GIVEN EXERCISE ->
Could you give the data below again, exactly and completely?
※
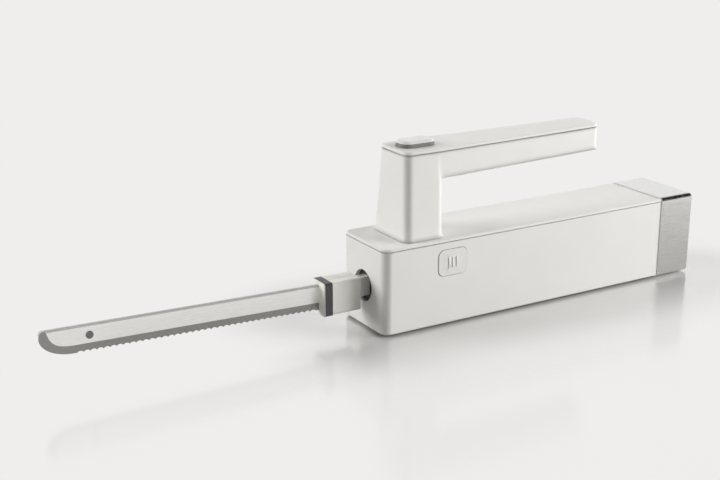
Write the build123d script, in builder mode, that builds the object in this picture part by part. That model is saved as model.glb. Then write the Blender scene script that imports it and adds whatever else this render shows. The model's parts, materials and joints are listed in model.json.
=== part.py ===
from build123d import *
import os
from math import cos, degrees, pi, radians, sin, sqrt, tan

# An electric carving knife that stands on its base. +X runs to the rear, so the blades point along -X.
# -Y is the left side, +Z is up, and the origin is on the table under the middle of the housing.

os.makedirs("parts", exist_ok=True)

# Housing
body_corner = 6.0
body_foot_edge = 0.8
wall = 2.4
front_wall = 3.0
floor_gap = 1.4
floor_thickness = 2.4
lid_thickness = 2.2
lid_edge = 1.6
lid_rim_height = 3.0
lid_rim_thickness = 1.6
seam_height = 0.5
seam_depth = 0.6

# Clearances
fit_gap = 0.15
running_gap = 0.05
sliding_gap = 0.3
overrun = 1.0

# Base plate, feet and the long screws that hold the housing together
plate_recess = 2.0
plate_inset = 2.8
plate_drop = 0.7
foot_radius = 6.0
foot_sink = 1.0
foot_front = 22.0
foot_rear_setback = 16.0
foot_inset = 11.0
screw_radius = 1.45
screw_head_radius = 2.8
screw_head_height = 1.7
screw_hole_radius = 1.6
screw_thread_hole = 1.5
column_radius = 4.2
column_front = 11.5
column_cap_gap = 9.0
column_bite = 0.2
column_split = 10.0
vent_length = 14.0
vent_width = 2.6
vent_pitch = 6.0
vent_count = 7
vent_place_share = 0.4

# Steel cap round the rear end
cap_length = 30.0
cap_sheet = 0.9
cap_proud = 0.5
cap_corner = 3.0
cap_end_corner = 2.6
cap_frame_side = 4.5
cap_frame_rise = 6.6
cap_window_corner = 4.0
tub_setback = 4.0
cover_seat = 1.0
cover_corner = 3.0
cover_bevel = 1.8
cover_screw_inset = 3.5
cover_block_width = 9.0
cover_block_height = 8.0
cover_block_length = 10.0
cover_slot_length = 20.0
cover_slot_width = 2.2
cover_slot_pitch = 5.0
cover_slot_rows = 3

# Cord gland and terminal block
cord_radius = 3.3
gland_height = 17.0
gland_barrel_radius = 6.0
gland_flange_radius = 8.0
gland_flange_thickness = 2.0
gland_reach = 4.0
terminal_gap = 15.0
terminal_rear_gap = 28.0
terminal_length = 18.0
terminal_width = 22.0
terminal_height = 12.0
terminal_ways = 3
terminal_slot = 5.0

# Handle: post, grip and cover
finger_gap = 36.6
grip_depth = 21.0
post_inset = 5.5
post_base_front = 19.5
post_base_rear = 48.5
post_top_front = 21.5
post_top_rear = 50.0
post_plinth_height = 2.4
post_plinth_spread = 1.6
post_corner = 5.0
post_wall = 2.6
post_floor = 3.0
handle_cover_thickness = 2.6
grip_root = 36.0
grip_rear = 182.0
grip_rise = 1.8
grip_width = 33.0
grip_rear_width = 24.0
grip_rear_corner = 6.0
grip_lower_edge = 4.5
grip_wall = 2.4
post_screw_front = 26.5
post_screw_rear = 41.0
post_screw_side = 13.0
post_boss_radius = 3.0
post_boss_height = 7.0
grip_screw_front = 104.0
grip_screw_rear = 166.0
grip_boss_radius = 3.6
wire_hole_radius = 3.2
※
EXERCISE ANSWER ->
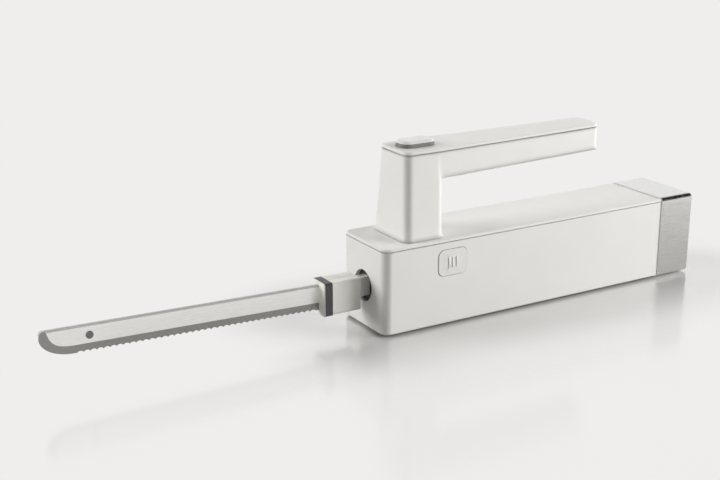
Write the build123d script, in builder mode, that builds the object in this picture part by part. That model is saved as model.glb. Then write the Blender scene script that imports it and adds whatever else this render shows. The model's parts, materials and joints are listed in model.json.
=== part.py ===
from build123d import *
import os
from math import cos, degrees, pi, radians, sin, sqrt, tan

# An electric carving knife that stands on its base. +X runs to the rear, so the blades point along -X.
# -Y is the left side, +Z is up, and the origin is on the table under the middle of the housing.

os.makedirs("parts", exist_ok=True)

# Housing
body_corner = 6.0
body_foot_edge = 0.8
wall = 2.4
front_wall = 3.0
floor_gap = 1.4
floor_thickness = 2.4
lid_thickness = 2.2
lid_edge = 1.6
lid_rim_height = 3.0
lid_rim_thickness = 1.6
seam_height = 0.5
seam_depth = 0.6

# Clearances
fit_gap = 0.15
running_gap = 0.05
sliding_gap = 0.3
overrun = 1.0

# Base plate, feet and the long screws that hold the housing together
plate_recess = 2.0
plate_inset = 2.8
plate_drop = 0.7
foot_radius = 6.0
foot_sink = 1.0
foot_front = 22.0
foot_rear_setback = 16.0
foot_inset = 11.0
screw_radius = 1.45
screw_head_radius = 2.8
screw_head_height = 1.7
screw_hole_radius = 1.6
screw_thread_hole = 1.5
column_radius = 4.2
column_front = 11.5
column_cap_gap = 9.0
column_bite = 0.2
column_split = 10.0
vent_length = 14.0
vent_width = 2.6
vent_pitch = 6.0
vent_count = 7
vent_place_share = 0.4

# Steel cap round the rear end
cap_length = 30.0
cap_sheet = 0.9
cap_proud = 0.5
cap_corner = 3.0
cap_end_corner = 2.6
cap_frame_side = 4.5
cap_frame_rise = 6.6
cap_window_corner = 4.0
tub_setback = 4.0
cover_seat = 1.0
cover_corner = 3.0
cover_bevel = 1.8
cover_screw_inset = 3.5
cover_block_width = 9.0
cover_block_height = 8.0
cover_block_length = 10.0
cover_slot_length = 20.0
cover_slot_width = 2.2
cover_slot_pitch = 5.0
cover_slot_rows = 3

# Cord gland and terminal block
cord_radius = 3.3
gland_height = 17.0
gland_barrel_radius = 6.0
gland_flange_radius = 8.0
gland_flange_thickness = 2.0
gland_reach = 4.0
terminal_gap = 15.0
terminal_rear_gap = 28.0
terminal_length = 18.0
terminal_width = 22.0
terminal_height = 12.0
terminal_ways = 3
terminal_slot = 5.0

# Handle: post, grip and cover
finger_gap = 36.6
grip_depth = 21.0
post_inset = 5.5
post_base_front = 19.5
post_base_rear = 48.5
post_top_front = 21.5
post_top_rear = 50.0
post_plinth_height = 2.4
post_plinth_spread = 1.6
post_corner = 5.0
post_wall = 2.6
post_floor = 3.0
handle_cover_thickness = 2.6
grip_root = 36.0
grip_rear = 182.0
grip_rise = 1.8
grip_width = 33.0
grip_rear_width = 24.0
grip_rear_corner = 6.0
grip_lower_edge = 4.5
grip_wall = 2.4
post_screw_front = 26.5
post_screw_rear = 41.0
post_screw_side = 13.0
post_boss_radius = 3.0
post_boss_height = 7.0
grip_screw_front = 104.0
grip_screw_rear = 166.0
grip_boss_radius = 3.6
wire_hole_radius = 3.2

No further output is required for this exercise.